── Data section

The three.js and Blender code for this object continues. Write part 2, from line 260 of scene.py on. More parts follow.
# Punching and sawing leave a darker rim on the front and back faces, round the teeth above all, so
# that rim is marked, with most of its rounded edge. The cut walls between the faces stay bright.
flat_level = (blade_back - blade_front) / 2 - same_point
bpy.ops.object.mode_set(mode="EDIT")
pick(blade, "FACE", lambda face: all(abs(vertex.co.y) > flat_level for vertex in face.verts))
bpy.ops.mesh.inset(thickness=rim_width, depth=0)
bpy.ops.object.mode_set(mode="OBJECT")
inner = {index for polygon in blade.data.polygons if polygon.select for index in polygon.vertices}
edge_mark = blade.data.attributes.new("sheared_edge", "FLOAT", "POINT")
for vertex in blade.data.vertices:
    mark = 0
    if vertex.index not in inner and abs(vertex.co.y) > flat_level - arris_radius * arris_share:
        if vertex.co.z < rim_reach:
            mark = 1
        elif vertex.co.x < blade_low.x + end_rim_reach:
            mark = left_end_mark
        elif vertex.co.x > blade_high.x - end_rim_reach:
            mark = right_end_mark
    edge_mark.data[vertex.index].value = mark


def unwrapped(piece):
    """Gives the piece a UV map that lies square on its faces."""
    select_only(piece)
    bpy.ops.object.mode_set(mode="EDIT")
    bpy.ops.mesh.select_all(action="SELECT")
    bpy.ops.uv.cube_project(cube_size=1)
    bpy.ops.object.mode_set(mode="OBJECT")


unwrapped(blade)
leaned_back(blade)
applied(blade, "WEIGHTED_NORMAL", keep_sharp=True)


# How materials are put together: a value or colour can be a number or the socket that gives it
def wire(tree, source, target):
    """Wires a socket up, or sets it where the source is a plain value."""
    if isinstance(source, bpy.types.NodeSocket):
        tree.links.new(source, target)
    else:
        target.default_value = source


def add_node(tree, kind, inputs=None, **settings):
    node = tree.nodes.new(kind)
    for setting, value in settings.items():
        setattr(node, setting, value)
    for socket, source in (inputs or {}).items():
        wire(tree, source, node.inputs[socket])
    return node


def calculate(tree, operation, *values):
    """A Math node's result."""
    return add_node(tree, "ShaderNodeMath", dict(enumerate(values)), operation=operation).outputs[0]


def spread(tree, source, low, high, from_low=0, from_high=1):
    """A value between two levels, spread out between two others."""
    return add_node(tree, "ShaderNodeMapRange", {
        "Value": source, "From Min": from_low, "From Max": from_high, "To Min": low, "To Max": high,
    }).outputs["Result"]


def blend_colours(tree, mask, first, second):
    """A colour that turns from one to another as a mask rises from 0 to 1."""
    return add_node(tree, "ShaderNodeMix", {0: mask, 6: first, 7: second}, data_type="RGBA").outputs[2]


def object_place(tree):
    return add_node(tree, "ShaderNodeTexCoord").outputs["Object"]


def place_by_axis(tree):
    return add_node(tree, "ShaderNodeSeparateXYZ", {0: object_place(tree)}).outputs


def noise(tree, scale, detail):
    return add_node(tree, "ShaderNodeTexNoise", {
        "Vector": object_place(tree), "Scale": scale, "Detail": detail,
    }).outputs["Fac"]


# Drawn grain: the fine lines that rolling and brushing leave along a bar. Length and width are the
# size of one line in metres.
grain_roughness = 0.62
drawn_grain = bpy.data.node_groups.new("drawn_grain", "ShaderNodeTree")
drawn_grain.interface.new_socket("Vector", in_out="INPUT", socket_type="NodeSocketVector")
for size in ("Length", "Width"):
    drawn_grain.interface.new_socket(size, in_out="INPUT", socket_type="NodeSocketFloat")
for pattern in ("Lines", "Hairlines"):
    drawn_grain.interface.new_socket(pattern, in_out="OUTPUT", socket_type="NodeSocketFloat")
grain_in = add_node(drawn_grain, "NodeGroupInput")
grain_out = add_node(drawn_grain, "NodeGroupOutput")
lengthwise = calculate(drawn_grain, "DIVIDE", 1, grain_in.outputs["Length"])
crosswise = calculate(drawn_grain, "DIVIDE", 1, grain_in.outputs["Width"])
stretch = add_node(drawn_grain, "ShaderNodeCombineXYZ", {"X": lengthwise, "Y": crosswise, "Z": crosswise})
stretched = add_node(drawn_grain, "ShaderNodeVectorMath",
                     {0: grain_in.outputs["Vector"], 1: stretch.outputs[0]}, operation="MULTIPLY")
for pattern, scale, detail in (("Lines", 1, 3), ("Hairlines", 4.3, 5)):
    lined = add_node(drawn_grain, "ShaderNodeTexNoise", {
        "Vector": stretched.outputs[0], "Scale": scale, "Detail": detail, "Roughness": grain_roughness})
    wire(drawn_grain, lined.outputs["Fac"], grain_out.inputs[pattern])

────

Objective
Reproduce all of the material above word for word.

Response
The three.js and Blender code for this object continues. Write part 2, from line 260 of scene.py on. More parts follow.
# Punching and sawing leave a darker rim on the front and back faces, round the teeth above all, so
# that rim is marked, with most of its rounded edge. The cut walls between the faces stay bright.
flat_level = (blade_back - blade_front) / 2 - same_point
bpy.ops.object.mode_set(mode="EDIT")
pick(blade, "FACE", lambda face: all(abs(vertex.co.y) > flat_level for vertex in face.verts))
bpy.ops.mesh.inset(thickness=rim_width, depth=0)
bpy.ops.object.mode_set(mode="OBJECT")
inner = {index for polygon in blade.data.polygons if polygon.select for index in polygon.vertices}
edge_mark = blade.data.attributes.new("sheared_edge", "FLOAT", "POINT")
for vertex in blade.data.vertices:
    mark = 0
    if vertex.index not in inner and abs(vertex.co.y) > flat_level - arris_radius * arris_share:
        if vertex.co.z < rim_reach:
            mark = 1
        elif vertex.co.x < blade_low.x + end_rim_reach:
            mark = left_end_mark
        elif vertex.co.x > blade_high.x - end_rim_reach:
            mark = right_end_mark
    edge_mark.data[vertex.index].value = mark


def unwrapped(piece):
    """Gives the piece a UV map that lies square on its faces."""
    select_only(piece)
    bpy.ops.object.mode_set(mode="EDIT")
    bpy.ops.mesh.select_all(action="SELECT")
    bpy.ops.uv.cube_project(cube_size=1)
    bpy.ops.object.mode_set(mode="OBJECT")


unwrapped(blade)
leaned_back(blade)
applied(blade, "WEIGHTED_NORMAL", keep_sharp=True)


# How materials are put together: a value or colour can be a number or the socket that gives it
def wire(tree, source, target):
    """Wires a socket up, or sets it where the source is a plain value."""
    if isinstance(source, bpy.types.NodeSocket):
        tree.links.new(source, target)
    else:
        target.default_value = source


def add_node(tree, kind, inputs=None, **settings):
    node = tree.nodes.new(kind)
    for setting, value in settings.items():
        setattr(node, setting, value)
    for socket, source in (inputs or {}).items():
        wire(tree, source, node.inputs[socket])
    return node


def calculate(tree, operation, *values):
    """A Math node's result."""
    return add_node(tree, "ShaderNodeMath", dict(enumerate(values)), operation=operation).outputs[0]


def spread(tree, source, low, high, from_low=0, from_high=1):
    """A value between two levels, spread out between two others."""
    return add_node(tree, "ShaderNodeMapRange", {
        "Value": source, "From Min": from_low, "From Max": from_high, "To Min": low, "To Max": high,
    }).outputs["Result"]


def blend_colours(tree, mask, first, second):
    """A colour that turns from one to another as a mask rises from 0 to 1."""
    return add_node(tree, "ShaderNodeMix", {0: mask, 6: first, 7: second}, data_type="RGBA").outputs[2]


def object_place(tree):
    return add_node(tree, "ShaderNodeTexCoord").outputs["Object"]


def place_by_axis(tree):
    return add_node(tree, "ShaderNodeSeparateXYZ", {0: object_place(tree)}).outputs


def noise(tree, scale, detail):
    return add_node(tree, "ShaderNodeTexNoise", {
        "Vector": object_place(tree), "Scale": scale, "Detail": detail,
    }).outputs["Fac"]


# Drawn grain: the fine lines that rolling and brushing leave along a bar. Length and width are the
# size of one line in metres.
grain_roughness = 0.62
drawn_grain = bpy.data.node_groups.new("drawn_grain", "ShaderNodeTree")
drawn_grain.interface.new_socket("Vector", in_out="INPUT", socket_type="NodeSocketVector")
for size in ("Length", "Width"):
    drawn_grain.interface.new_socket(size, in_out="INPUT", socket_type="NodeSocketFloat")
for pattern in ("Lines", "Hairlines"):
    drawn_grain.interface.new_socket(pattern, in_out="OUTPUT", socket_type="NodeSocketFloat")
grain_in = add_node(drawn_grain, "NodeGroupInput")
grain_out = add_node(drawn_grain, "NodeGroupOutput")
lengthwise = calculate(drawn_grain, "DIVIDE", 1, grain_in.outputs["Length"])
crosswise = calculate(drawn_grain, "DIVIDE", 1, grain_in.outputs["Width"])
stretch = add_node(drawn_grain, "ShaderNodeCombineXYZ", {"X": lengthwise, "Y": crosswise, "Z": crosswise})
stretched = add_node(drawn_grain, "ShaderNodeVectorMath",
                     {0: grain_in.outputs["Vector"], 1: stretch.outputs[0]}, operation="MULTIPLY")
for pattern, scale, detail in (("Lines", 1, 3), ("Hairlines", 4.3, 5)):
    lined = add_node(drawn_grain, "ShaderNodeTexNoise", {
        "Vector": stretched.outputs[0], "Scale": scale, "Detail": detail, "Roughness": grain_roughness})
    wire(drawn_grain, lined.outputs["Fac"], grain_out.inputs[pattern])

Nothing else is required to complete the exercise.